Strategies That Improve Food Security
Addressing food insecurity requires working on multiple pillars at once. On the production side, two approaches have shown strong results. Regenerative farming, which uses minimal tillage, cover cropping, crop rotation, and composting, has been shown in long-term trials to improve soil health, increase crop yields, and reduce dependence on synthetic fertilizers and pesticides. Precision agriculture uses technology like GPS-guided equipment and soil sensors to apply water, fertilizer, and other inputs more efficiently, boosting productivity while reducing waste.
Reducing food loss and waste is another major lever. Roughly a third of all food produced globally is lost or wasted between the farm and the plate, so improvements in storage, cold chains, and distribution can increase effective food availability without growing a single additional crop.
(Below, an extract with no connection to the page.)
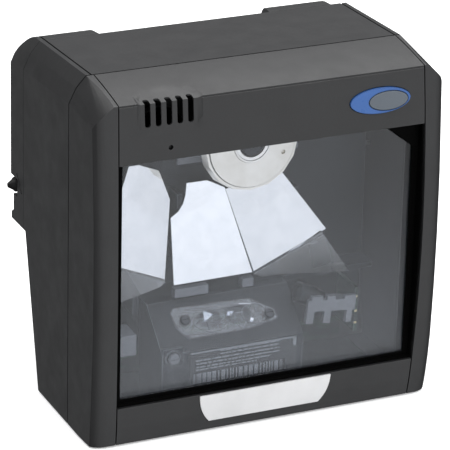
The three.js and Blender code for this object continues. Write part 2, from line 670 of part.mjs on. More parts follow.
// A moulded clear tray with two lens bulges and a flat rim; it lies on the sloping lid.
function collectorOptic() {
  const rim = polygon([
    [-19.6, 6], [-17.6, 7.4], [16, 6.6], [25.4, 0.4], [26, -4], [12, -6.4], [-15, -6.6], [-19, -1],
  ]);
  const tray = prismAlongY(rim, -1.9, -0.5);
  const lens = (u, radius) => {
    const dome = new THREE.SphereGeometry(radius, 16, 8).scale(1, 0.5, 0.75).translate(u, -1.2, 0.4);
    return common(toSolid(dome), block(-FAR, FAR, -20, -0.6, -FAR, FAR));
  };
  const screwHoles = COLLECTOR_SCREWS.map(([u, v]) => rodAlongY(1.4, u, v, -10, 5, 12));
  return cut(join(tray, lens(-4, 5.5), lens(9, 6)), ...screwHoles);
}

function detectorBoard() {
  return inMirrorPlane(block(-14, 16, 8.6, 9.8, -5, 5), SLOPE);
}

function photodiode() {
  return inMirrorPlane(block(-1.5, 4.5, 6.6, 8.3, -2.4, 2.6), SLOPE);
}

// The laser looks up to the left, toward the facet wheel.
const LASER = { at: [19.4, -31, 50], dip: 24 };
const aimLaser = (solid) => solid.rotate([0, 0, -90]).rotate([0, LASER.dip, 0]).translate(LASER.at);

function laserBarrel() {
  const profile = [[0, 2], [2.6, 2], [2.8, 0], [4, 0], [4.4, 0.5], [4.4, 8.5], [3.6, 9], [3.6, 13], [0, 13]];
  return turned(profile, 24);
}

function laserLens() {
  return turned([[0, 0.2], [1.4, 0.5], [2.3, 1.2], [2.3, 1.7], [0, 1.7]], 20);
}

// A comb-like moulding whose bar dips to the right; its shelf reaches back under the laser board.
function laserBracket() {
  const bar = block(-11, 11, -1, 1, -2, 3);
  const legs = [[-11, -7.6], [-3, 0.2], [7.4, 10]].map(([x0, x1]) => block(x0, x1, -1, 1, -7.4, -1.5));
  const teeth = [[-9.6, -4.4], [-2.4, 1.4], [5.6, 11]].map(([x0, x1]) => block(x0, x1, -1, 1, 2.6, 4.6));
  const shelf = block(2, 10.6, 0, 12, -2, 0);
  return join(bar, ...legs, ...teeth, shelf).rotate([0, 6, 0]).translate([32.6, -37, 44]);
}

function laserBoard() {
  return block(45, 46.6, -34, -15.5, 29, 49);
}

function powerModule() {
  return block(-63, -54.4, -37, -26, 36.4, 45.4);
}

function mainBoard() {
  return block(-58, 58, 4.2, 5.8, 8, 60);
}

// Sockets in a row on the main board; each looks out to the rear through the sloping wall.
const CONNECTORS = [
  { name: "host_socket", x: -22, halfWidth: 7.6, z: 14, height: 13.4, mouth: [11.6, 6.8], mouthZ: 17.4 },
  { name: "aux_socket", x: 2, halfWidth: 7.6, z: 14, height: 13.4, mouth: [9.8, 6.8], mouthZ: 17.4 },
  { name: "power_jack", x: 24, halfWidth: 5.2, z: 14, height: 11, mouth: [6.2, 6.2], mouthZ: 16.4 },
];
const SOCKET_FRONT_Y = 6.1;
const SOCKET_MOUTH_Y = 17.8;

function socket({ x, halfWidth, z, height, mouth, mouthZ }) {
  const body = block(x - halfWidth, x + halfWidth, SOCKET_FRONT_Y, SOCKET_MOUTH_Y, z, z + height);
  const well = block(x - mouth[0] / 2, x + mouth[0] / 2, 8, 30, mouthZ, mouthZ + mouth[1]);
  const keyway = block(x - 1.6, x + 1.6, 12, 30, mouthZ + mouth[1] - 0.1, mouthZ + mouth[1] + 1.6);
  return cut(body, well, keyway);
}

// ---- stand pins ----

// A turned pin that points out sideways from each rear corner; the stand's arms snap over it.
function standPin() {
  const profile = [[0, 0], [3.2, 0], [3.2, 4.6], [2.9, 5], [2.6, 5], [1, 7.6], [0, 7.8]];
  return turned(profile, 20);
}

// ---- materials ----
const look = (color, roughness, metalness = 0) => new THREE.MeshStandardMaterial({ color, roughness, metalness });
const clear = (color, opacity) =>
  new THREE.MeshStandardMaterial({ color, roughness: 0.05, transparent: true, opacity });
const housingPlastic = () => look("#38383a", 0.55);
const blackPlastic = () => look("#0d0d0e", 0.5);
const blackRubber = () => look("#141414", 0.85);
const windowPane = () => clear("#5e646c", 0.35);
const platePlastic = () => look("#f0f0f0", 0.35);
const bluePlastic = () => look("#4878c0", 0.35);
const greyPlastic = () => look("#6c747e", 0.4);
const chassisPlastic = () => look("#2b2e33", 0.6);
const silvered = () => look("#f2f4f8", 0.05, 1);
const satinAluminium = () => look("#d9d6cf", 0.35, 0.9);
const steel = () => look("#a9abad", 0.35, 1);
const darkSteel = () => look("#3c3e41", 0.4, 1);
const circuitBoard = () => look("#1f4a34", 0.55);
const paleGrey = () => look("#9da2a8", 0.5);
const labelPaper = () => look("#7d8084", 0.6);
const clearPlastic = () => clear("#c8ced6", 0.4);
const paperCone = () => look("#1b1b1c", 0.8);

// ---- assembly ----
const scanner = new THREE.Group();

function place(parent, name, solid, material, position = [0, 0, 0]) {
  const mesh = new THREE.Mesh(toGeometry(solid), material);
  mesh.name = name;
  mesh.position.set(...position);
  parent.add(mesh);
  return mesh;
}

function addHousing() {
  place(scanner, "front_cover", frontCover(), housingPlastic());
  place(scanner, "brow_fascia", browFascia(), housingPlastic());
  place(scanner, "lower_bar", lowerBar(), housingPlastic());
  place(scanner, "name_plate", namePlate(), platePlastic());
  place(scanner, "rear_housing", rearHousing(), housingPlastic());
  place(scanner, "rear_cover", rearCover(), housingPlastic());
  place(scanner, "base_plate", basePlate(), blackPlastic());
  FOOT_PLACES.forEach(([x, y], i) => place(scanner, `foot_${i + 1}`, rubberFoot(), blackRubber(), [x, y, 0]));
  SCREW_PLACES.forEach(([x, z], i) => {
    const mesh = place(scanner, `rear_screw_${i + 1}`, screw(2.9, 1.4, 1.5, 14), steel(), [x, 47.8, z]);
    mesh.rotation.x = Math.PI;
  });
  for (const [side, name] of [[-1, "stand_pin_left"], [1, "stand_pin_right"]]) {
    const pin = place(scanner, name, standPin(), blackPlastic(), [side * 71.7, PIN_Y, PIN_Z]);
    pin.rotation.z = (-side * Math.PI) / 2;
  }
}

function addWindow() {
  place(scanner, "window_gasket", windowGasket(), blackRubber());
  place(scanner, "window_glass", windowGlass(), windowPane());
}

function addButtonGroup() {
  const tilted = new THREE.Group();
  tilted.position.set(...BUTTON_AT);
  tilted.rotation.x = -BUTTON_TILT;
  scanner.add(tilted);
  place(tilted, "button_bezel", buttonBezel(), bluePlastic());
  place(tilted, "push_button", pushButton(), greyPlastic());
  place(tilted, "switch_plunger", switchPlunger(), blackPlastic());
  place(tilted, "switch_body", switchBody(), darkSteel());
  place(tilted, "button_board", buttonBoard(), circuitBoard());
}

function addSound() {
  place(scanner, "light_pipe", rodAlongY(0.75, LIGHT_X, LIGHT_Z, -44.9, -38.4, 12), blackPlastic());
  place(scanner, "speaker", speaker(), paperCone(), [-45.5, -36.6, 132.5]);
  place(scanner, "speaker_bracket", speakerBracket(), blackPlastic());
}

function addScanEngine() {
  place(scanner, "optical_chassis", opticalChassis(), chassisPlastic());
  for (const [name, spec] of Object.entries(MIRRORS)) place(scanner, name, mirrorPane(spec), silvered());
  place(scanner, "mirror_clip_wide", mirrorClipWide(), paleGrey());
  place(scanner, "mirror_clip_small", mirrorClipSmall(), paleGrey());
  place(scanner, "facet_wheel", facetWheel(), satinAluminium(), [WHEEL_X, WHEEL_FRONT_Y, WHEEL_Z]);
  place(scanner, "rotor_hub", rotorHub(), darkSteel(), [WHEEL_X, WHEEL_FRONT_Y - 0.2, WHEEL_Z]);
  place(scanner, "spindle", spindle(), steel(), [WHEEL_X, WHEEL_FRONT_Y - 0.2, WHEEL_Z]);
  place(scanner, "motor_can", motorCan(), steel(), [WHEEL_X, -19, WHEEL_Z]);
  place(scanner, "motor_bracket", motorBracket(), paleGrey());
  place(scanner, "motor_board", motorBoard(), circuitBoard());
}

function addElectronics() {
  place(scanner, "electronics_cover", electronicsCover(), chassisPlastic());
  place(scanner, "rating_label", ratingLabel(), labelPaper());
  place(scanner, "cover_screw", screw(2.4, 1.2, 1.2, 4), paleGrey(), [-38.2, COVER_FRONT_Y - 2, 32.2]);
  const slope = new THREE.Group();
  slope.position.set(...SLOPE.at);
  slope.rotation.x = THREE.MathUtils.degToRad(-SLOPE.lean);
  scanner.add(slope);
  place(slope, "collector_optic", collectorOptic(), clearPlastic());
  COLLECTOR_SCREWS.forEach(([u, v], i) =>
    place(slope, `collector_screw_${i + 1}`, screw(2.2, 1, 1, 1.9), darkSteel(), [u, -3.3, v]));
  place(scanner, "detector_board", detectorBoard(), circuitBoard());
  place(scanner, "photodiode", photodiode(), blackPlastic());
  place(scanner, "laser_barrel", aimLaser(laserBarrel()), darkSteel());
  place(scanner, "laser_lens", aimLaser(laserLens()), clearPlastic());
  place(scanner, "laser_bracket", laserBracket(), paleGrey());
  place(scanner, "laser_board", laserBoard(), circuitBoard());
  place(scanner, "power_module", powerModule(), paleGrey());
  place(scanner, "main_board", mainBoard(), circuitBoard());
  for (const connector of CONNECTORS) place(scanner, connector.name, socket(connector), blackPlastic());
}

addHousing();
addWindow();
addButtonGroup();
addSound();
addScanEngine();
addElectronics();

export default scanner;
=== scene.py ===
"""The looks of a compact vertical presentation scanner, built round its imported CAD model.

Everything is in metres in the CAD frame: X to the right, the front faces -Y, Z up, the counter at Z 0.
"""

import math
import random

import bmesh
import bpy
from mathutils import Matrix, Vector


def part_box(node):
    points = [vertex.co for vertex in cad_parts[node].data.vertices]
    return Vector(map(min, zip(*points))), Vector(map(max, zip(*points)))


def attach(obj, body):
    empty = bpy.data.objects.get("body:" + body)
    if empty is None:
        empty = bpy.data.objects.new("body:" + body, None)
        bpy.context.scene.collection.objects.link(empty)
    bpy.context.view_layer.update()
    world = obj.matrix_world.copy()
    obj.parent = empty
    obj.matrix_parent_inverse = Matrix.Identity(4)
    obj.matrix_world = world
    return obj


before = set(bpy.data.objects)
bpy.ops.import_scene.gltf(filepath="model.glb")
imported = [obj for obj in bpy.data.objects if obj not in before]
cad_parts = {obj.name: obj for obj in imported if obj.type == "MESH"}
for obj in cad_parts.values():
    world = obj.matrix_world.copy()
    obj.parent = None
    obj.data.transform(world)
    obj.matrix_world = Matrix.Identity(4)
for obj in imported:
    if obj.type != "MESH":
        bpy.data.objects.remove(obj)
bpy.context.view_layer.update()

MM = 0.001
SEED = 11


# ---- finishes ----


def srgb(code):
    """A colour written as #rrggbb, as the linear values that a shader takes."""
    parts = [int(code[i : i + 2], 16) / 255 for i in (1, 3, 5)]
    linear = [p / 12.92 if p <= 0.04045 else ((p + 0.055) / 1.055) ** 2.4 for p in parts]
    return (*linear, 1.0)


def shade(colour, factor):
    """The colour, darker or lighter by a factor."""
    return (*[min(1.0, channel * factor) for channel in colour[:3]], 1.0)


NOISE_LOW = 0.3  # a noise pattern mostly stays between these two values
NOISE_HIGH = 0.7
BEVEL_SAMPLES = 4
EDGE_STARTS = 0.995  # cosines of the turn from the true normal, where the edge mask starts and is full
EDGE_FULL = 0.9


def set_range(node, low, high, to_low, to_high):
    for name, number in zip(("From Min", "From Max", "To Min", "To Max"), (low, high, to_low, to_high)):
        node.inputs[name].default_value = number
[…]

On the access side, social safety nets play a critical role. Food assistance programs, school meal initiatives, and direct cash transfers help bridge the gap for vulnerable populations. These programs don’t solve the structural causes of food insecurity, but they prevent the worst health consequences while longer-term solutions take hold.
Crop diversity is an underappreciated part of the picture. Modern agriculture has increasingly favored a narrow range of crop varieties chosen for shelf life and transport durability rather than nutritional value or resilience to local conditions. Expanding the range of crops grown in a region makes the food system more resilient to both ecological threats like pests and disease, and economic ones like price swings in a single commodity.